Work instructions -
From the listing below, extract every line containing "groups".

________________________

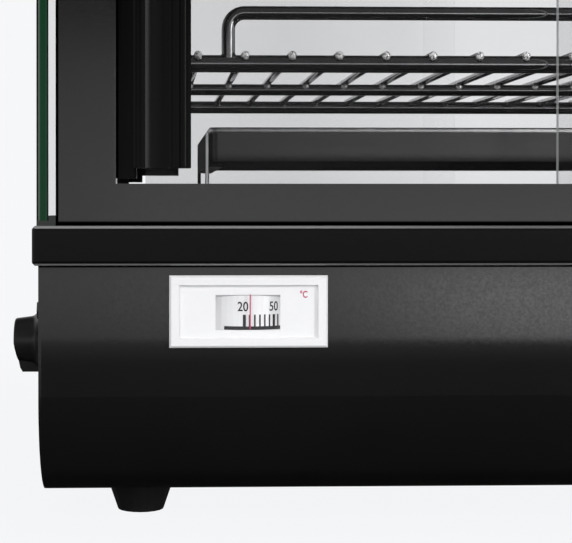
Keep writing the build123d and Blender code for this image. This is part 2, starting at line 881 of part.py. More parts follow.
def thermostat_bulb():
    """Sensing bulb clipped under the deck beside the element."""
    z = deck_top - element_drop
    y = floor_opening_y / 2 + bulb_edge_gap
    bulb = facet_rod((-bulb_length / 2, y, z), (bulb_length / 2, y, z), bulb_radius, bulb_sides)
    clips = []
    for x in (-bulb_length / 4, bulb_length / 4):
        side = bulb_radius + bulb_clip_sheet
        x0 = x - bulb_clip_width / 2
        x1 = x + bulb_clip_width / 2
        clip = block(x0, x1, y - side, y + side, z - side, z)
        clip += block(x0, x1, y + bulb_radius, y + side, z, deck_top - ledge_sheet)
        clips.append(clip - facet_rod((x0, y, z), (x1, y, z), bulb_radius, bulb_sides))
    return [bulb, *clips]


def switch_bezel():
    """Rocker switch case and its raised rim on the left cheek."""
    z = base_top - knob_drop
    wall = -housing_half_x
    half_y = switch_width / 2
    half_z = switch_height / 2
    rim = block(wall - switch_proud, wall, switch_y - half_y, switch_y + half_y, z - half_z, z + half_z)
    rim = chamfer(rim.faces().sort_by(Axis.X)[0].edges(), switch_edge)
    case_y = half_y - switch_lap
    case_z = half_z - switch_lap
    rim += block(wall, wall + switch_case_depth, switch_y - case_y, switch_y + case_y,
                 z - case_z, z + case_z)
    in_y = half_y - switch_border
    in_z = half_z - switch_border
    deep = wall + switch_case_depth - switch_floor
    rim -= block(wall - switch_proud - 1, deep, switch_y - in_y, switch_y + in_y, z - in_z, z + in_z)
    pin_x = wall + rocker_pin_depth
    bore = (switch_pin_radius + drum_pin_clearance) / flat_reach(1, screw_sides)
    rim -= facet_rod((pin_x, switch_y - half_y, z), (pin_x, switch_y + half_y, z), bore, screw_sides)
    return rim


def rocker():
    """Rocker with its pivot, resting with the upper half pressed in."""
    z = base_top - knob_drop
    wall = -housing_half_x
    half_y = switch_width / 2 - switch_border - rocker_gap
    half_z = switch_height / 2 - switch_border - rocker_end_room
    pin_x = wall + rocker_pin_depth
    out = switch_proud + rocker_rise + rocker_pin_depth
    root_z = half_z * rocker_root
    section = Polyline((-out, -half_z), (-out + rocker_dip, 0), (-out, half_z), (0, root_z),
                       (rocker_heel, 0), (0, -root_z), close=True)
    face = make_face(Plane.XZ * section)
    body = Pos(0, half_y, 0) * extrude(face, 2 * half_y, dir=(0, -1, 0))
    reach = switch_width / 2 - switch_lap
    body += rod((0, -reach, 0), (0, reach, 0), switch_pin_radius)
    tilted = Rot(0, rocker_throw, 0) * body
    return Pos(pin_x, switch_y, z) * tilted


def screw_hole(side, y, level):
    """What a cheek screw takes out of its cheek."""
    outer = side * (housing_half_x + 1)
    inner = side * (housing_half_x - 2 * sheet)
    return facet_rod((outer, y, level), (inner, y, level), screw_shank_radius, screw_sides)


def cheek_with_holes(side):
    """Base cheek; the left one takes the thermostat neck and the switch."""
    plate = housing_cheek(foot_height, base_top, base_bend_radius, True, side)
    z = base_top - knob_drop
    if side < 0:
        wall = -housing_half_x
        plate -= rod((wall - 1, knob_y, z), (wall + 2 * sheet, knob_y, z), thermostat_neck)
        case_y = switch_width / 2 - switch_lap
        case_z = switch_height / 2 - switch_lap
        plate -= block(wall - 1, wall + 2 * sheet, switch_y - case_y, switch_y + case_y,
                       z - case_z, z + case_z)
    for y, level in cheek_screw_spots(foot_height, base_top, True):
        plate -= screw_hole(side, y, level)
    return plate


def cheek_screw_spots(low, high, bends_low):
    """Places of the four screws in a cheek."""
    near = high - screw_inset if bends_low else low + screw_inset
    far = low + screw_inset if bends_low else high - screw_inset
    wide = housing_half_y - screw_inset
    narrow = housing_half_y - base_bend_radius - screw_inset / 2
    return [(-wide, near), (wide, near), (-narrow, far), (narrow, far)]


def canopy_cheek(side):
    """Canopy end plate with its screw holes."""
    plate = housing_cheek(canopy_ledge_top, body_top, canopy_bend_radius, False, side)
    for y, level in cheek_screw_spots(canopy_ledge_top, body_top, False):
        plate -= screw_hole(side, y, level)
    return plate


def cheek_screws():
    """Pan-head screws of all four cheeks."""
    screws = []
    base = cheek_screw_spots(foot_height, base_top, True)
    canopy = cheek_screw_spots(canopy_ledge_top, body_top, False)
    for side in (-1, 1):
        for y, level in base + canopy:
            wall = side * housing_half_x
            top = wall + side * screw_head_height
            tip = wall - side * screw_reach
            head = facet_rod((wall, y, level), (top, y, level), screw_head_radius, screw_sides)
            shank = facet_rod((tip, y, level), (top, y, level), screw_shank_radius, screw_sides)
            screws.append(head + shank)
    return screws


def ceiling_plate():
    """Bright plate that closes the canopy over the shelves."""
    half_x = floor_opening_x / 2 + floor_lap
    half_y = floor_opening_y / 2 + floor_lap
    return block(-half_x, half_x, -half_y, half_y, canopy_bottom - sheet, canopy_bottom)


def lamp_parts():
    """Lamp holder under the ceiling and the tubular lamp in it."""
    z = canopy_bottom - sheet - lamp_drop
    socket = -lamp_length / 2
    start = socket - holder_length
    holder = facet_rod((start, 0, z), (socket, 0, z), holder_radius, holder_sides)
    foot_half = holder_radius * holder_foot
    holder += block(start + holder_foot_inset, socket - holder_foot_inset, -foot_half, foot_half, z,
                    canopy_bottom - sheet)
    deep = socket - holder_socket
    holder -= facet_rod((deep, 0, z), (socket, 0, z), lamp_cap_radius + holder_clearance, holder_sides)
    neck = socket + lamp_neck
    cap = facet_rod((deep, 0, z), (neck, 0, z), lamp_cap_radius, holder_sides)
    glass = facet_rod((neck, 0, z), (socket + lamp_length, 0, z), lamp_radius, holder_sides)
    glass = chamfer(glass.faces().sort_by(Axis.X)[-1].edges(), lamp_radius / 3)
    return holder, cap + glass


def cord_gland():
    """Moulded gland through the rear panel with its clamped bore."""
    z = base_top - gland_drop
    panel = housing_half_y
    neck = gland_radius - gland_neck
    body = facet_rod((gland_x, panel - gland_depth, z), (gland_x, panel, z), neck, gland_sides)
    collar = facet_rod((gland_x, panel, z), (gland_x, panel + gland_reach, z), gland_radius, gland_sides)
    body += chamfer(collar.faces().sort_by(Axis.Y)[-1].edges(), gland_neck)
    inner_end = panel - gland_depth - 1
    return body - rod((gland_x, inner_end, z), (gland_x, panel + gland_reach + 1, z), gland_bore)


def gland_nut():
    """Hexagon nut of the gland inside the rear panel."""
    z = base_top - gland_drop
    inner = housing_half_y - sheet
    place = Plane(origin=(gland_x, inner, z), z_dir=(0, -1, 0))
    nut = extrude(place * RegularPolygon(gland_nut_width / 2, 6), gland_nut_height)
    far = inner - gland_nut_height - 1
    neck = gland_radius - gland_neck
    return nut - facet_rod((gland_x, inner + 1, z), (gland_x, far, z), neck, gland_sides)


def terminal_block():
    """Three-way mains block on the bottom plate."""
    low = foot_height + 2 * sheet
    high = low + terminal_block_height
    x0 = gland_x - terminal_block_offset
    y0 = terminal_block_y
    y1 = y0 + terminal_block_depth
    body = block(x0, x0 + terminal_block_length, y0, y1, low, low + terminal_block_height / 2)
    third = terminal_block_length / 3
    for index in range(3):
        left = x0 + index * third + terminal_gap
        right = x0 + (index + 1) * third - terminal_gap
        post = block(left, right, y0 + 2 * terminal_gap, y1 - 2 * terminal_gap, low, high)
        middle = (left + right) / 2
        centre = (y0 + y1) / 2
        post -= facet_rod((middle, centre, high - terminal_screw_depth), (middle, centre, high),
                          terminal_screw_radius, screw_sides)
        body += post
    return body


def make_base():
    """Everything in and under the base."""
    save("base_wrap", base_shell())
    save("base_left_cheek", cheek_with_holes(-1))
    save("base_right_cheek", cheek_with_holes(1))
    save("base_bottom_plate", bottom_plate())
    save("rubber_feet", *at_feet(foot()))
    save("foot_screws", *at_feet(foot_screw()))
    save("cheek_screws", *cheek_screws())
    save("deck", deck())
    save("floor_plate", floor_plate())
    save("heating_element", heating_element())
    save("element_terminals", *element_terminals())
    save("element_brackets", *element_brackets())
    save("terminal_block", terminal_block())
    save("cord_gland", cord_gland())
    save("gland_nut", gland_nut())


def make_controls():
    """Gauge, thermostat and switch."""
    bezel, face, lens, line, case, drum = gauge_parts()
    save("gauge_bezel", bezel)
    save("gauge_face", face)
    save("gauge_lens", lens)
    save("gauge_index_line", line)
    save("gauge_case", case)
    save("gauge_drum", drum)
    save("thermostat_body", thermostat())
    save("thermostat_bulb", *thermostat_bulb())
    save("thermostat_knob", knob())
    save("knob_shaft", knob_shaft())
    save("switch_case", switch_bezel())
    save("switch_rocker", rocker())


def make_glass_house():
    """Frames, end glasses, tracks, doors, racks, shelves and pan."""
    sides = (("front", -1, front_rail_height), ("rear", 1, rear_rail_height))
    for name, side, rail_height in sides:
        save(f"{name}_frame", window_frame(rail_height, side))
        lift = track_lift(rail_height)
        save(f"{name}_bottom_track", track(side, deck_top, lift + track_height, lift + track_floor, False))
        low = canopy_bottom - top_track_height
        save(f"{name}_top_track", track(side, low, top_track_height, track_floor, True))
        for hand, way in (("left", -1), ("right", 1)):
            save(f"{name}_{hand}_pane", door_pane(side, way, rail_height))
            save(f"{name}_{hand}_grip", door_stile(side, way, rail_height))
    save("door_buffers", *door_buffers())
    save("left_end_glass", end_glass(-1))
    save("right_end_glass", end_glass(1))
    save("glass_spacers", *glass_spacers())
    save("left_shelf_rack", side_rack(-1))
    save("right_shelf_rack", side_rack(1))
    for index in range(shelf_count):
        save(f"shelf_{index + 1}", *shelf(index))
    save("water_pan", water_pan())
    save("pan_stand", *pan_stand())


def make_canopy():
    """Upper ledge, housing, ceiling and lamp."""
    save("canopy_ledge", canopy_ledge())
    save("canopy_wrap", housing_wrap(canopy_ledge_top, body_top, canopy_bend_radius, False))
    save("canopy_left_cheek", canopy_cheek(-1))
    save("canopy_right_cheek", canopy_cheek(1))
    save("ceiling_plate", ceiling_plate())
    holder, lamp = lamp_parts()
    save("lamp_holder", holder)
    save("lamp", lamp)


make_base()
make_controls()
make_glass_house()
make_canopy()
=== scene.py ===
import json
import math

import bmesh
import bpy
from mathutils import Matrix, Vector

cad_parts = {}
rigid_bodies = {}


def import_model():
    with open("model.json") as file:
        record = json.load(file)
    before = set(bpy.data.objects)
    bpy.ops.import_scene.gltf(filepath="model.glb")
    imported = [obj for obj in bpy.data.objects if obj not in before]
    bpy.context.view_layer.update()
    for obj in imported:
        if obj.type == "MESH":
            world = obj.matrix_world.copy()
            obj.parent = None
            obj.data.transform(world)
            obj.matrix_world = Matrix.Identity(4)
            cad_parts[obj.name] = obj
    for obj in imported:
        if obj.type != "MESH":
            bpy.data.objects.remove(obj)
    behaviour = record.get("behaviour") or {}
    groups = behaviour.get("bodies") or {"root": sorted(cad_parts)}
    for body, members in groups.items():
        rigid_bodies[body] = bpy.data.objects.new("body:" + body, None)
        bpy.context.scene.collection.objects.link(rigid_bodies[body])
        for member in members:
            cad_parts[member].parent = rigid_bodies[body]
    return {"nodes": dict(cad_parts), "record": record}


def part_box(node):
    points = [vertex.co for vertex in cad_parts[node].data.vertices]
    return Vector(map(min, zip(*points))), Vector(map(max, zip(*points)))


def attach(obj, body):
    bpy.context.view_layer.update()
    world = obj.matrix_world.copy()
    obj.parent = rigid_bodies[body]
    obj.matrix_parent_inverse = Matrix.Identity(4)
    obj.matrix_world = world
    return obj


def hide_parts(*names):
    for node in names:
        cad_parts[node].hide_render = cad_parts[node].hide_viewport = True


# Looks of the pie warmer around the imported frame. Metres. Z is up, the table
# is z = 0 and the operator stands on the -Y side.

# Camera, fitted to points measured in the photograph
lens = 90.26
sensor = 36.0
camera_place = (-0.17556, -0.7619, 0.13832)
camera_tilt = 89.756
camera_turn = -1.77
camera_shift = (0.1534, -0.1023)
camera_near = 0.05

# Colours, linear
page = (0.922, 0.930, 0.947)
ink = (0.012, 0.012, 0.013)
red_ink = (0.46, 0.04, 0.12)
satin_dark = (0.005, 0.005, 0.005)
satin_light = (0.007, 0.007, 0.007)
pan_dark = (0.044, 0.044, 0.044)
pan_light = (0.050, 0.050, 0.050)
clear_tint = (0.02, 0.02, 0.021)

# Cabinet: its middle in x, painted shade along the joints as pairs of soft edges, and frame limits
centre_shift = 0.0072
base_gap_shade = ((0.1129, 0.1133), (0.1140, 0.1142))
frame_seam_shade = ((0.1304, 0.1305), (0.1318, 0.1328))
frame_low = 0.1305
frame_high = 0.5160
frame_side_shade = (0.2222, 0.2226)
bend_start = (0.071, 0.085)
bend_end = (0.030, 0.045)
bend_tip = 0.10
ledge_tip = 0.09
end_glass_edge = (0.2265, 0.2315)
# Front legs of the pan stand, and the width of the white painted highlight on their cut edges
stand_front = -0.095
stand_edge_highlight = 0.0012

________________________

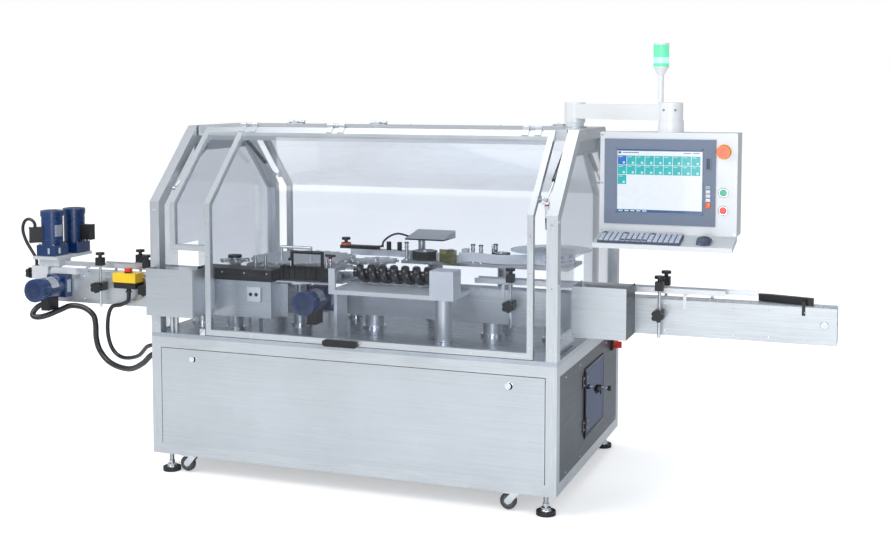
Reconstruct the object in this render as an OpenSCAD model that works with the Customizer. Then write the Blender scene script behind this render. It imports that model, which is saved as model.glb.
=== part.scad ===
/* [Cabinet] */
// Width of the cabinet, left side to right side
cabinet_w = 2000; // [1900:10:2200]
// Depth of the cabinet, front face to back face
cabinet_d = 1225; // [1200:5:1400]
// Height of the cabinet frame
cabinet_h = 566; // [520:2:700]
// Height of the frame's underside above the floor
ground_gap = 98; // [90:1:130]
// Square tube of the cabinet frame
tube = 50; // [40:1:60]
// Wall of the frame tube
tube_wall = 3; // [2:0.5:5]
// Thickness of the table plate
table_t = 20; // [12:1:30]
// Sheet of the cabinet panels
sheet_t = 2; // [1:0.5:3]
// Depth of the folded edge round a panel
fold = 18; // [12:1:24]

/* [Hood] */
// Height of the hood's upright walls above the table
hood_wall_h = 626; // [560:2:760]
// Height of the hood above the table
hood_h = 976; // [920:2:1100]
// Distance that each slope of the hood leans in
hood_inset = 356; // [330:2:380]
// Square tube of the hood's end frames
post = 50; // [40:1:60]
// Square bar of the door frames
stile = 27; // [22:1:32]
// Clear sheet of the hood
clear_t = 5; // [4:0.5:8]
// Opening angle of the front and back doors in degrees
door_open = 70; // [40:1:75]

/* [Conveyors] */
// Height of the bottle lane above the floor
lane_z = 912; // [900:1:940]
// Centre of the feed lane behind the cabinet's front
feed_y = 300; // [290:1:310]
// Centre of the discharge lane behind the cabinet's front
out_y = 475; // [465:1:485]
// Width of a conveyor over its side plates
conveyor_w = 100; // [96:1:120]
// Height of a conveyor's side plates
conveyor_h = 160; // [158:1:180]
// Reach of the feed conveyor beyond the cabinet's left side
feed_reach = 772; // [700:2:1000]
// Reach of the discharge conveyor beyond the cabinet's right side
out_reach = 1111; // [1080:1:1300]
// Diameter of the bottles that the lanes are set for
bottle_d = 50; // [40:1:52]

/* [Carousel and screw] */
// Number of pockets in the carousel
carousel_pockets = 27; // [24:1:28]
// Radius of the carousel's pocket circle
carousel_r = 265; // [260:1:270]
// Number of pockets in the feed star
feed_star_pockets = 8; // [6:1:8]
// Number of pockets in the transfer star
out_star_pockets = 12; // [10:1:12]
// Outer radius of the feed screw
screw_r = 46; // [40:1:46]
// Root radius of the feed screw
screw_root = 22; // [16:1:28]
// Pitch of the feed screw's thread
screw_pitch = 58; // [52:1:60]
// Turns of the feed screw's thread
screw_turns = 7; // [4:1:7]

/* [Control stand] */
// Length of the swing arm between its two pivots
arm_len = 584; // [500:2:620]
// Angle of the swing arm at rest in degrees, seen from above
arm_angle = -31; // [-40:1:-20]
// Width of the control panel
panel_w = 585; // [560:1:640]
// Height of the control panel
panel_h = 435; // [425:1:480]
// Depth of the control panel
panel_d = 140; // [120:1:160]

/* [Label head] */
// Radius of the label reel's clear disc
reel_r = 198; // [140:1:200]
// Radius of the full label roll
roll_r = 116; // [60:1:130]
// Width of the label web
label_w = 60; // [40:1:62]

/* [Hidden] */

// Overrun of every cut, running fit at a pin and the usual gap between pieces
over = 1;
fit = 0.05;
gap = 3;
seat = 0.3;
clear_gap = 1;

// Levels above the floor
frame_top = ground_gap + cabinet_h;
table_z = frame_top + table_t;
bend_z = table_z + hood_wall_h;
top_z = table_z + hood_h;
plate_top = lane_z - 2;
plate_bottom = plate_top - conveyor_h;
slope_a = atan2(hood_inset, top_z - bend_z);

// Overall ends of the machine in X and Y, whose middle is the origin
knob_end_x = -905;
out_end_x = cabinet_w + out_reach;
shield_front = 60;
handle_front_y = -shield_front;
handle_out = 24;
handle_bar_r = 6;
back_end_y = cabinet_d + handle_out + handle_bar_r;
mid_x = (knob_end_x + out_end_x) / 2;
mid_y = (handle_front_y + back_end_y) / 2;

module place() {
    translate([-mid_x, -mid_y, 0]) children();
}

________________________

Final result -
    groups = behaviour.get("bodies") or {"root": sorted(cad_parts)}
    for body, members in groups.items():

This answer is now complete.